Write the data out again in full, with no departure from the original.

• [DATA SEGMENT]
* START *

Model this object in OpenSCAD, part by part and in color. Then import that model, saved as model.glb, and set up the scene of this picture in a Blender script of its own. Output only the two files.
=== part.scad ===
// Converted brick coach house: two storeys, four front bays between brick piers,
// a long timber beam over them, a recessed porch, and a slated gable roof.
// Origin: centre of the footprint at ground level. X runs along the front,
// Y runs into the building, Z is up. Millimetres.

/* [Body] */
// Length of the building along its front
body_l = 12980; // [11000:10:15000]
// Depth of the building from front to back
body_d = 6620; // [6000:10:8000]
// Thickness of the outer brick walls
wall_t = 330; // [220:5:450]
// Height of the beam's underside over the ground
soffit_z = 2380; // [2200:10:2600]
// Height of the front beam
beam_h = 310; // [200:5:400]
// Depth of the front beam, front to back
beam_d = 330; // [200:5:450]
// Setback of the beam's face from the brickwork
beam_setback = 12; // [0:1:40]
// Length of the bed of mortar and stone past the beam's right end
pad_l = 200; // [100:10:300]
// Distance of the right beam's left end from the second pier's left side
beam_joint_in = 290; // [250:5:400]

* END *

• [COMPLETE ANSWER]
Model this object in OpenSCAD, part by part and in color. Then import that model, saved as model.glb, and set up the scene of this picture in a Blender script of its own. Output only the two files.
=== part.scad ===
// Converted brick coach house: two storeys, four front bays between brick piers,
// a long timber beam over them, a recessed porch, and a slated gable roof.
// Origin: centre of the footprint at ground level. X runs along the front,
// Y runs into the building, Z is up. Millimetres.

/* [Body] */
// Length of the building along its front
body_l = 12980; // [11000:10:15000]
// Depth of the building from front to back
body_d = 6620; // [6000:10:8000]
// Thickness of the outer brick walls
wall_t = 330; // [220:5:450]
// Height of the beam's underside over the ground
soffit_z = 2380; // [2200:10:2600]
// Height of the front beam
beam_h = 310; // [200:5:400]
// Depth of the front beam, front to back
beam_d = 330; // [200:5:450]
// Setback of the beam's face from the brickwork
beam_setback = 12; // [0:1:40]
// Length of the bed of mortar and stone past the beam's right end
pad_l = 200; // [100:10:300]
// Distance of the right beam's left end from the second pier's left side
beam_joint_in = 290; // [250:5:400]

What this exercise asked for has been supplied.